2009年 8/25 朝刊 2009年 8/25 朝刊

 私たちがマスメディアを使って情報発信する場合、まずは全国の組合員、次に農協や漁協といった協同組合や当連合会以外の生協、次いで政党、最後に一般的な読者と、ターゲットの順番を決めています。全国約31万世帯の組合員からは「非常によかった」という高い評価を受けました。他の協同組合からも「よくやった」というような声が聞こえてきて、しっかり受け止められたととらえています。各政党については、単にマニフェストに載せるだけではなく、実行されるために働きかける必要がある。そのアプローチとして非常に有効だったと見ています。最後に一般読者ですが、掲載後の朝日新聞社の広告モニター調査によると、おおむね好評でした。これらの結果を受けてか、生活クラブのホームページには、掲載直後、通常の1.5倍のアクセスがありました。

――新聞を使った意見広告に求めた特性は。

 紙面審査があるとはいえ、私たちが私たちの言葉のまま、信頼性をもってメッセージを届けられる媒体は、新聞しかないと考えており、意見広告を掲載するにはもっともふさわしいととらえています。
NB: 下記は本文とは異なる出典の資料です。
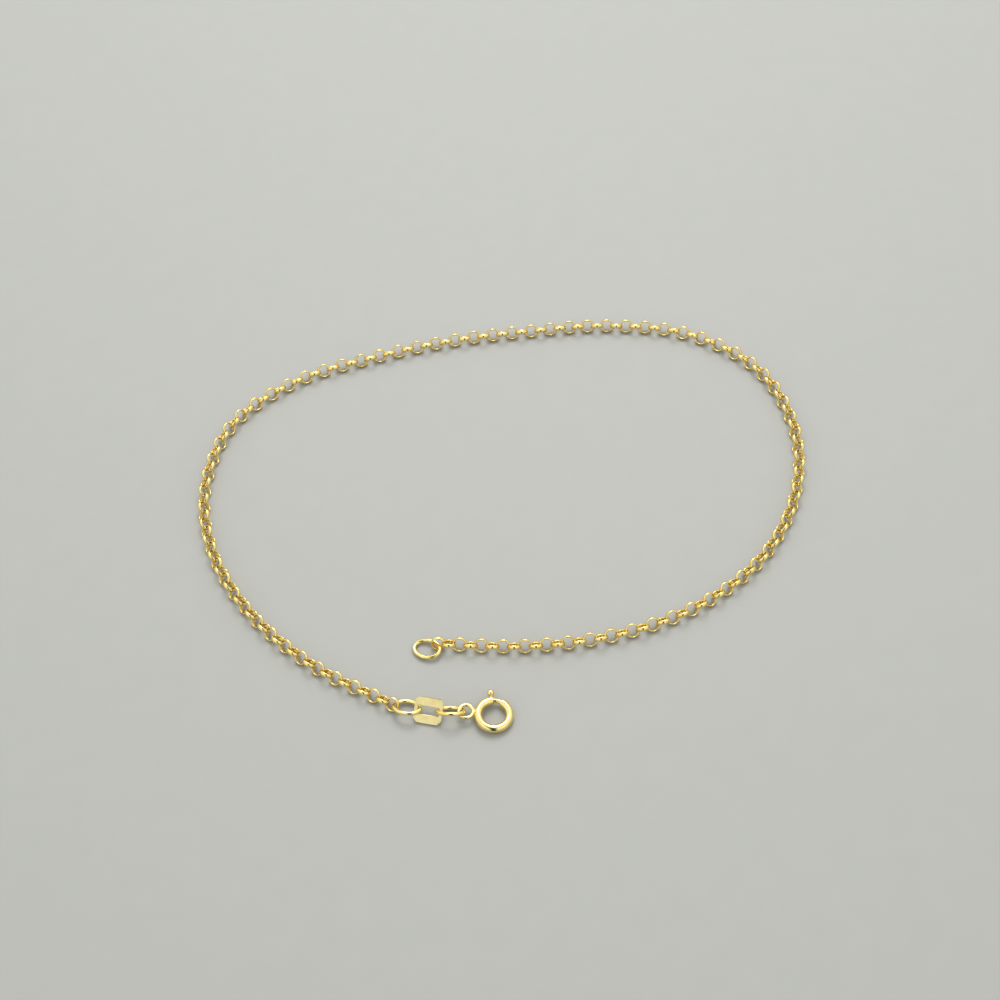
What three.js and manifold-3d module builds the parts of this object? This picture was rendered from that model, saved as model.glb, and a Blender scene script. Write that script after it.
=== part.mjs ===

 また、昨年秋から、今回の意見広告に掲載した3つの提案を国会に請願しようという署名運動を始めました。そのいわばキックオフの位置づけが、この新聞広告でした。単に署名用紙1枚を持って署名をお願いするよりは、この広告紙面を持ってアプローチするほうが話のきっかけにも説得の材料にもなります。実際、全国の組合員の心の支えになったようです。署名は1月末に集約したところおよそ30万筆が集まりました。この署名は、今通常国会に提出する予定です。

――今後の展望を聞かせてください。

 食料自給力の問題、協同組合をはじめとする非営利組織の育成については、中長期的に取り組み続けていくべきだと思っています。今後、新聞広告を活用するとすれば、この2つの課題について発信していくことになるだろうと、一担当者としては考えています。

 今回は生活クラブ単体で出稿しました。これも個人的見解ですが、本来、協同組合の育成については、色々な協同組合と連名で出すのがメッセージの力としても予算的にも効果が大きいと思っています。2012年を「国際協同組合年」とすることが国連で決まったこともあり、協同組合の育成に国が施策としてどのように取り組んでいくかが問われると見ています。タイミングを見据えながら、他の協同組合と広く連携してメッセージを届けていきたいと考えています。